--- Start Stored data ---
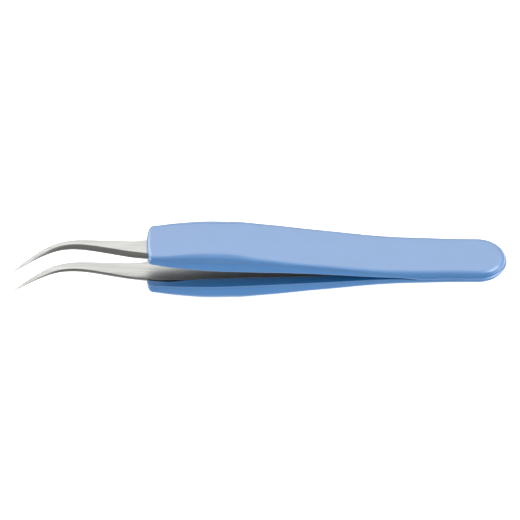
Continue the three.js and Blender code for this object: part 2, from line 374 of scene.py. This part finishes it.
def grip_places():
    mouth = [MOUTH_X + MOUTH_CORNER * (1 - math.cos(a)) for a in np.linspace(0, math.pi / 2, MOUTH_STEPS)]
    body = spaced(MOUTH_X + MOUTH_CORNER + BODY_GAP, TAIL_X - TAIL_ROUND, BODY_STEPS)
    turn = [math.sin(a) for a in np.linspace(0, math.pi / 2, TAIL_STEPS)]
    end = [TAIL_X - TAIL_ROUND + (TAIL_ROUND - LEDGE) * t for t in turn]
    last = [TAIL_X - LEDGE * t for t in TAIL_END_SHARES]
    return np.array(mouth + body + end + last)


def grip_stations():
    """The grip's sizes at each place along it, as one simple record each."""
    x = grip_places()
    ledge = LEDGE * smooth_step((x - LEDGE_START_X) / LEDGE_RUN_IN)
    full = GRIP_HALF_WIDTH(x)
    tail = np.clip((x - (TAIL_X - TAIL_ROUND)) / (TAIL_ROUND - LEDGE), 0, 1)
    outer_tail = np.clip((x - (TAIL_X - TAIL_ROUND)) / TAIL_ROUND, 0, 1)
    rim = RIM_Z(x)
    top = OUTER_Z(x) - MOUTH_LIP * (1 - swell(x - MOUTH_X, MOUTH_LIP))
    steel = ARM[ARM[:, 0] > MOUTH_X - CHANNEL_LEAD][::-1]
    round_end = np.maximum(swell(STEEL_END_X + CHANNEL_GAP - x, STEEL_END_ROUND), CHANNEL_END_SHARE)
    near = np.interp(x, steel[:, 0], steel[:, 3] / 2 - steel[:, 1]) * round_end
    far = np.interp(x, steel[:, 0], steel[:, 3] / 2 + steel[:, 1]) * round_end
    mouth_corner = MOUTH_CORNER * (1 - swell(x - MOUTH_X, MOUTH_CORNER))
    columns = {
        "x": x,
        "tail": tail,
        "full": full,
        "half": full * np.sqrt(1 - tail ** 2) - mouth_corner,
        "rim_half": (full + ledge) * np.sqrt(1 - outer_tail ** 2) - mouth_corner,
        "rim": rim,
        "top": top,
        "radius": np.minimum(CORNER_RADIUS(x), (top - rim) * CORNER_SHARE),
        "near": near + CHANNEL_GAP + CHANNEL_RELIEF(x),
        "far": far + CHANNEL_GAP,
        "floor": np.maximum(STEEL_Z(x) + HANDLE_THICKNESS(x) + CHANNEL_GAP, rim + CHANNEL_CORNER),
    }
    return [SimpleNamespace(**dict(zip(columns, map(float, row)))) for row in zip(*columns.values())]


def outer_half(at):
    """One half of the grip's outer outline, from its rim to the middle of its outer face."""
    half, radius = at.half, at.radius
    ledge = at.rim_half - half
    grown = min(ledge / LEDGE, 1)
    fillet = min(RIM_FILLET * (1 - LEDGE_FILLET_LOSS * grown), at.rim_half)
    step = LEDGE_HEIGHT * grown

    def inset(y):
        """Distance from the plan outline, also round the tail end, where the edge is broader."""
        if at.tail == 0:
            return half - y
        reach = math.hypot(at.tail, y / at.full)
        lengthways, sideways = at.tail / TAIL_ROUND, y / at.full ** 2
        steepness = math.hypot(lengthways, sideways)
        broad = 1 + (TAIL_EDGE_REACH - 1) * (lengthways / steepness) ** 2
        return max(0.0, (1 - reach) * reach / steepness / broad)

    def height(y):
        depth = min(radius, inset(y))
        return at.top - radius + math.sqrt(radius ** 2 - (radius - depth) ** 2)

    low, high = at.rim + fillet + step, at.top - radius
    out = [
        (at.rim_half - fillet * (1 - math.sin(a)), at.rim + fillet * (1 - math.cos(a)))
        for a in np.linspace(0, math.pi / 2, FILLET_STEPS)
    ]
    if at.tail == 1:
        high = low
    out += [(half, low + (high - low) * t) for t in np.linspace(0, 1, SIDE_STEPS, endpoint=False)]
    arc = min(radius, half)
    turn = np.linspace(0, math.pi / 2, ARC_STEPS, endpoint=False)
    face = [half - arc * (1 - math.cos(a)) for a in turn]
    face += [(half - arc) * (1 - t) for t in np.linspace(0, 1, FACE_STEPS + 1)]
    out += [(y, height(y) if at.tail < 1 else low) for y in face]
    rise = at.top - at.rim
    return [(y, z - FACE_CROWN * (y / at.full) ** 2 * (z - at.rim) / rise) for y, z in out]


def channel_half(at, edge, count):
    """One half of the channel's outline, from its rim to the middle of its floor."""
    edge = min(edge, at.half - RIM_FILLET - RIM_FLAT)
    if at.x > STEEL_END_X + CHANNEL_GAP or edge < CHANNEL_CORNER:
        return [(max(at.rim_half - RIM_FILLET, 0) * (1 - t), at.rim) for t in np.linspace(0, 1, count)]
    wall = [(edge, at.rim), (edge, (at.rim + at.floor - CHANNEL_CORNER) / 2)]
    wall += [
        (edge - CHANNEL_CORNER * (1 - math.cos(a)), at.floor - CHANNEL_CORNER * (1 - math.sin(a)))
        for a in np.linspace(0, math.pi / 2, CHANNEL_CORNER_STEPS)
    ]
    floor = np.linspace(0, 1, count - len(wall) + 1)[1:]
    return wall + [((edge - CHANNEL_CORNER) * (1 - t), at.floor) for t in floor]


def grip(name, side):
    """A shell between its outer outline and its channel, on the side of z that side (1 or -1) says."""
    stations = grip_stations()
    outer, inner = [], []
    for at in stations:
        half_outline = outer_half(at)
        outer.append([(-y, z) for y, z in half_outline] + half_outline[-2::-1])
        near_half = channel_half(at, at.near, len(half_outline))
        far_half = channel_half(at, at.far, len(half_outline))
        inner.append([(-y, z) for y, z in near_half] + far_half[-2::-1])
    columns = len(outer[0])

    def bowed(x, y):
        """The mouth's front is bowed forward in the middle."""
        fade = 1 - smooth_step((x - MOUTH_X) / MOUTH_CROWN_REACH)
        return x + MOUTH_CROWN * (y / stations[0].full) ** 2 * fade

    points = [
        (bowed(at.x, y), y, side * z)
        for rings in (outer, inner)
        for at, ring in zip(stations, rings)
        for y, z in ring
    ]
    rows = len(stations)
    second = rows * columns
    faces = grid_faces(rows, columns) + grid_faces(rows, columns, start=second)
    for c in (0, columns - 1):
        for r in range(rows - 1):
            here, beyond = r * columns + c, (r + 1) * columns + c
            faces.append((here, beyond, second + beyond, second + here))
    faces += [(c, c + 1, second + c + 1, second + c) for c in range(columns - 1)]
    return mesh_object(name, points, faces, GRIP_SHARP)


# Materials


def set_stops(ramp, stops):
    """Give a colour ramp its stops: a colour (r, g, b) or a grey value at each position."""
    elements = ramp.color_ramp.elements
    while len(elements) < len(stops):
        elements.new(0.5)
    for element, (position, colour) in zip(elements, stops):
        element.position = position
        rgb = colour if isinstance(colour, tuple) else (colour,) * 3
        element.color = (*rgb, 1)


class Nodes:
    """Short calls to build a material's node tree."""

    def __init__(self, name):
        self.material = bpy.data.materials.new(name)
        self.material.use_nodes = True
        self.tree = self.material.node_tree
        self.shader = self.tree.nodes["Principled BSDF"]
        self.coordinates = self.tree.nodes.new("ShaderNodeTexCoord").outputs["Object"]

    def set(self, **values):
        for name, value in values.items():
            self.shader.inputs[name.replace("_", " ")].default_value = value

    def link(self, source, socket_name):
        self.tree.links.new(source, self.shader.inputs[socket_name])

    def noise(self, period, detail=3, roughness=0.5):
        """Noise whose features are about period = (x, y, z) millimetres long."""
        mapping = self.tree.nodes.new("ShaderNodeMapping")
        mapping.inputs["Scale"].default_value = [1 / (p * MM) for p in period]
        self.tree.links.new(self.coordinates, mapping.inputs["Vector"])
        noise = self.tree.nodes.new("ShaderNodeTexNoise")
        noise.inputs["Scale"].default_value = 1
        noise.inputs["Detail"].default_value = detail
        noise.inputs["Roughness"].default_value = roughness
        self.tree.links.new(mapping.outputs["Vector"], noise.inputs["Vector"])
        return noise.outputs["Fac"]

    def between(self, noise, low, high):
        """A colour or grey value that goes from low to high over the noise's usual range."""
        ramp = self.tree.nodes.new("ShaderNodeValToRGB")
        set_stops(ramp, ((NOISE_LOW, low), (NOISE_HIGH, high)))
        self.tree.links.new(noise, ramp.inputs["Fac"])
        return ramp.outputs["Color"]

    def bump(self, source, height_mm, strength, below=None):
        bump = self.tree.nodes.new("ShaderNodeBump")
        bump.inputs["Strength"].default_value = strength
        bump.inputs["Distance"].default_value = height_mm * MM
        self.tree.links.new(source, bump.inputs["Height"])
        if below is not None:
            self.tree.links.new(below, bump.inputs["Normal"])
        return bump.outputs["Normal"]


def brushed_steel(name, colours, rough):
    """Steel with fine brushing along the arm and a few longer, fainter streaks."""
    n = Nodes(name)
    n.set(Metallic=1.0)
    streaks = n.noise(period=(14, 0.35, 0.35), detail=4, roughness=0.6)
    brushing = n.noise(period=(3, 0.06, 0.06), detail=2)
    n.link(n.between(streaks, *colours), "Base Color")
    spread = STEEL_ROUGHNESS_SPREAD
    n.link(n.between(streaks, rough + spread, rough - spread), "Roughness")
    lines = n.bump(streaks, height_mm=0.01, strength=0.4)
    n.link(n.bump(brushing, height_mm=0.004, strength=0.5, below=lines), "Normal")
    return n.material


def soft_grip(name):
    """Moulded elastomer: satin, with a fine matt grain, faint ripples and slight clouding."""
    n = Nodes(name)
    n.set(Specular_IOR_Level=1.0, Coat_Weight=1.0, Coat_Roughness=0.3)
    clouds = n.noise(period=(9, 5, 5), detail=3)
    grain = n.noise(period=(0.22, 0.22, 0.22), detail=2)
    ripple = n.noise(period=(6, 3, 3), detail=1)
    n.link(n.between(clouds, *GRIP_COLOURS), "Base Color")
    n.link(n.between(grain, *GRIP_ROUGHNESS), "Roughness")
    ripples = n.bump(ripple, height_mm=0.05, strength=0.25)
    n.link(n.bump(grain, height_mm=0.006, strength=0.35, below=ripples), "Normal")
    return n.material


def pale_floor(name):
    n = Nodes(name)
    n.set(Roughness=0.9, Specular_IOR_Level=0.1, Emission_Color=(1, 1, 1, 1), Emission_Strength=0.75)
    clouds = n.noise(period=(40, 40, 40), detail=4)
    n.link(n.between(clouds, *FLOOR_GREYS), "Base Color")
    return n.material


# Stage: floor, light and camera


def make_floor():
    """A plain pale floor that throws no light back, casts no shadow and isn't seen in reflections."""
    reach = FLOOR_HALF
    mesh = bpy.data.meshes.new("floor")
    corners = [(-reach, -reach, 0), (reach, -reach, 0), (reach, reach, 0), (-reach, reach, 0)]
    mesh.from_pydata(corners, [], [(0, 1, 2, 3)])
    floor = bpy.data.objects.new("floor", mesh)
    bpy.context.scene.collection.objects.link(floor)
    mesh.materials.append(pale_floor("floor_pale"))
    floor.visible_glossy = floor.visible_diffuse = floor.visible_shadow = False


def make_world():
    """Even grey surroundings, bright only straight below, as over a white table."""
    world = bpy.data.worlds.new("tent")
    bpy.context.scene.world = world
    world.use_nodes = True
    tree = world.node_tree
    background = tree.nodes["Background"]
    direction = tree.nodes.new("ShaderNodeTexCoord").outputs["Generated"]
    split = tree.nodes.new("ShaderNodeSeparateXYZ")
    rise = tree.nodes.new("ShaderNodeMapRange")
    ramp = tree.nodes.new("ShaderNodeValToRGB")
    rise.inputs["From Min"].default_value = -1
    tree.links.new(direction, split.inputs["Vector"])
    tree.links.new(split.outputs["Z"], rise.inputs["Value"])
    tree.links.new(rise.outputs["Result"], ramp.inputs["Fac"])
    set_stops(ramp, TENT_GREYS)
    tree.links.new(ramp.outputs["Color"], background.inputs["Color"])
    background.inputs["Strength"].default_value = 1.0


def softbox(name, direction, distance, width, height, radiance, glossy, diffuse):
    """A square-on rectangular light, as bright all over as the given radiance."""
    light = bpy.data.lights.new(name, "AREA")
    light.shape = "RECTANGLE"
    light.size, light.size_y = width, height
    light.energy = radiance * math.pi * width * height
    lamp = bpy.data.objects.new(name, light)
    towards = Vector(direction).normalized()
    lamp.location = towards * distance
    lamp.rotation_euler = towards.to_track_quat("Z", "Y").to_euler()
    lamp.visible_glossy = glossy
    lamp.visible_diffuse = diffuse
    bpy.context.scene.collection.objects.link(lamp)


def make_camera():
    """The view is square to the tweezers' length, which lies across the picture but for ROLL."""
    back = Vector((
        math.sin(AZIMUTH) * math.cos(ELEVATION),
        -math.cos(AZIMUTH) * math.cos(ELEVATION),
        math.sin(ELEVATION),
    ))
    length = Vector((1, 0, 0))
    level = (length - length.dot(back) * back).normalized()
    upright = back.cross(level)
    right = level * math.cos(ROLL) + upright * math.sin(ROLL)
    up = upright * math.cos(ROLL) - level * math.sin(ROLL)
    target = Vector(place(TARGET_X_MM, 0, 0)) - up * TARGET_DROP_MM * MM
    data = bpy.data.cameras.new("camera")
    data.sensor_width = SENSOR_MM
    data.lens = SENSOR_MM * CAMERA_DISTANCE / FRAME_WIDTH
    data.clip_end = CLIP_END
    camera = bpy.data.objects.new("camera", data)
    bpy.context.scene.collection.objects.link(camera)
    camera.matrix_world = Matrix((right, up, back)).transposed().to_4x4()
    camera.location = target + back * CAMERA_DISTANCE
    bpy.context.scene.camera = camera


make_camera()
make_floor()
make_world()
for box in SOFTBOXES:
    softbox(*box)
bpy.context.scene.view_settings.view_transform = "Standard"

# The pieces

STEEL = brushed_steel("steel_brushed", STEEL_COLOURS, STEEL_ROUGHNESS)
WELD = brushed_steel("weld_dull", WELD_COLOURS, WELD_ROUGHNESS)
GRIP = soft_grip("grip_soft")

for half, side in (("upper", 1), ("lower", -1)):
    arm = steel_arm(f"{half}_spring_arm", side)
    arm.data.materials.append(STEEL)
    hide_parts(f"{half}_arm_blade", f"{half}_arm_tang")
    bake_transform(arm)
    shell = grip(f"{half}_moulded_grip", side)
    shell.data.materials.append(GRIP)
    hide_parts(f"{half}_grip", f"{half}_grip_heel")
    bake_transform(shell)

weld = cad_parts["tail_weld"]
weld.data.materials.clear()
weld.data.materials.append(WELD)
--- End Stored data ---
§ **Direction**: Copy exactly the lines that run from the first line of the data to the line containing "return np.array(mouth +", please, with both ends included and nothing else.

§ **Written reply**:
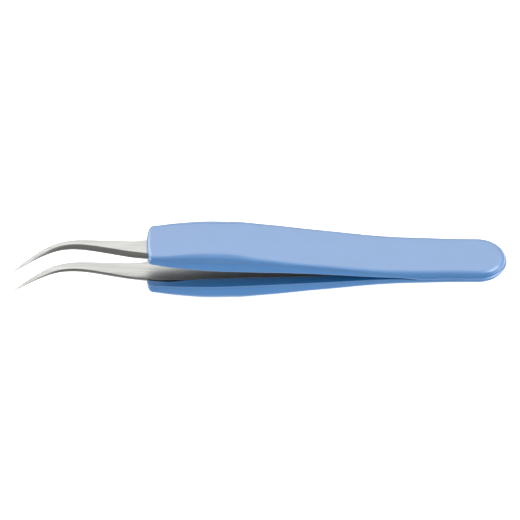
Continue the three.js and Blender code for this object: part 2, from line 374 of scene.py. This part finishes it.
def grip_places():
    mouth = [MOUTH_X + MOUTH_CORNER * (1 - math.cos(a)) for a in np.linspace(0, math.pi / 2, MOUTH_STEPS)]
    body = spaced(MOUTH_X + MOUTH_CORNER + BODY_GAP, TAIL_X - TAIL_ROUND, BODY_STEPS)
    turn = [math.sin(a) for a in np.linspace(0, math.pi / 2, TAIL_STEPS)]
    end = [TAIL_X - TAIL_ROUND + (TAIL_ROUND - LEDGE) * t for t in turn]
    last = [TAIL_X - LEDGE * t for t in TAIL_END_SHARES]
    return np.array(mouth + body + end + last)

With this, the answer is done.